The culture of hacking began in China in the late 1990s. The most famous underground group then was Green Army. One sign of how hacking has gone mainstream is the fact that the name of a later incarnation of Green Army — Lumeng — is now being used by a top cybersecurity company in China. (Its English name is NSFOCUS.)

These companies are often started by prominent hackers or employ the hackers to do network security. They have polished Web sites that list Chinese government agencies and companies as their clients. They also list foreign clients — one company, Knownsec, lists Microsoft — and have offices abroad.

The Web site of another company, Venustech, says its clients include more than 100 government offices, among them almost all the military commands. The company, which declined an interview request, has a hacking and cyberdefense research center.

Another former hacker said the monolithic notion of insidious, state-sponsored hacking now discussed in the West was absurd. The presence of the state throughout the economy means hackers often end up doing work for the government at some point, even if it is through something as small-scale as a contract with a local government office.
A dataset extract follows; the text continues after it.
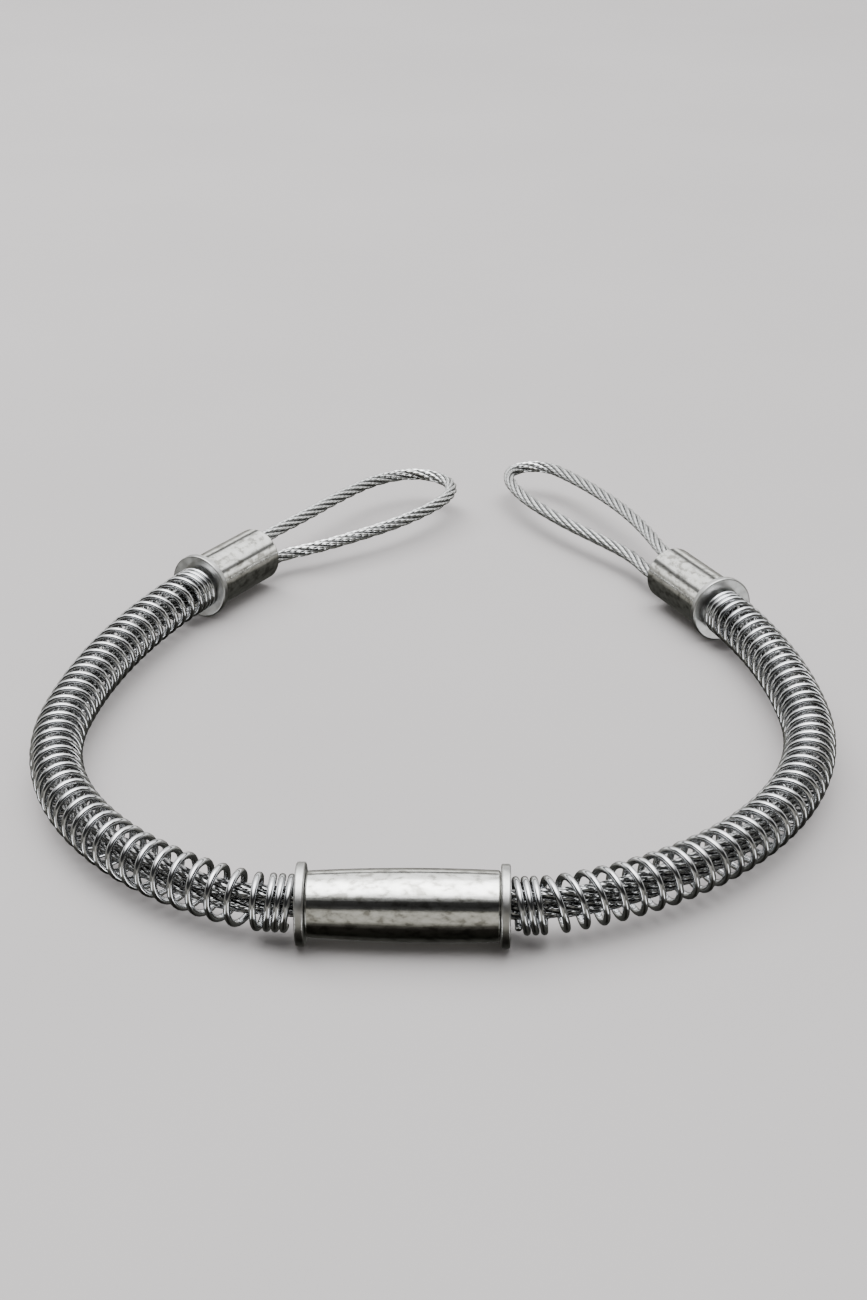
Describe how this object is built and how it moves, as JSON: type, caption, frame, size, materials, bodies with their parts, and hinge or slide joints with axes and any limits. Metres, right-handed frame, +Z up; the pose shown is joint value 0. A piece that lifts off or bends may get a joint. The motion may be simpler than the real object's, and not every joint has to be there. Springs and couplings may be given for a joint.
{
  "type": "wire rope sling",
  "caption": "Spring-loaded wire rope sling for hose couplings: folded rope arms with an eye at each end, sliding end sleeves and a crimped centre sleeve.",
  "frame": {"origin": "middle of the centre sleeve, on its axis", "axes": "+X along the centre sleeve towards the right arm, +Y towards the eyes, +Z up from the surface that the sling lies on"},
  "size_m": [0.186, 0.2661, 0.017],
  "materials": {
    "sleeve_steel": "plated steel tube, satin with fine scratches along it",
    "washer_steel": "plated pressed washer, darker satin with bright rubbed rims",
    "spring_wire": "bright galvanised spring wire, fairly glossy",
    "rope_strands": "bright galvanised wire rope, six outer strands round a core"
  },
  "bodies": {
    "sling": {"centre_sleeve": "sleeve_steel", "left_centre_washer": "washer_steel", "right_centre_washer": "washer_steel", "left_spring": "spring_wire", "right_spring": "spring_wire", "left_rope": "rope_strands", "right_rope": "rope_strands"},
    "left_end": {"left_end_sleeve": "sleeve_steel", "left_end_washer": "washer_steel"},
    "right_end": {"right_end_sleeve": "sleeve_steel", "right_end_washer": "washer_steel"}
  },
  "joints": [
    {"name": "left_sleeve_slide", "type": "hinge", "parent": "sling", "child": "left_end", "pos_m": [0.11743, 0.06888, 0], "axis": [0, 0, 1], "range_deg": [0, 10], "stiffness_Nm_per_rad": 40, "springref_deg": -5.73, "deforming": ["left_spring"]},
    {"name": "right_sleeve_slide", "type": "hinge", "parent": "sling", "child": "right_end", "pos_m": [-0.08836, 0.07979, 0], "axis": [0, 0, -1], "range_deg": [0, 11.1], "stiffness_Nm_per_rad": 32, "springref_deg": -6.3, "deforming": ["right_spring"]}
  ]
}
“I don’t think the West understands,” he said. “China’s government is so big. It’s almost impossible to not have any crossover with the government.”

Large companies in China are employing hackers for industrial espionage, in operations that involve complex tiers of agents who hire the hackers. Sany Group, one of China’s biggest makers of construction equipment, hired hackers to spy on Zoomlion, a rival, according to official media reports confirmed by the former hacker. Sany declined to comment.

That hacker said he knew the middleman agent who had hired the cyberspies for Sany. The agent was a security engineer who owned two apartments in Beijing and had been under pressure to meet mortgage payments.

“In China, everyone is struggling to feed themselves, so why should they consider values and those kinds of luxuries?” the former hacker said. “They work for one thing, and that’s for money.”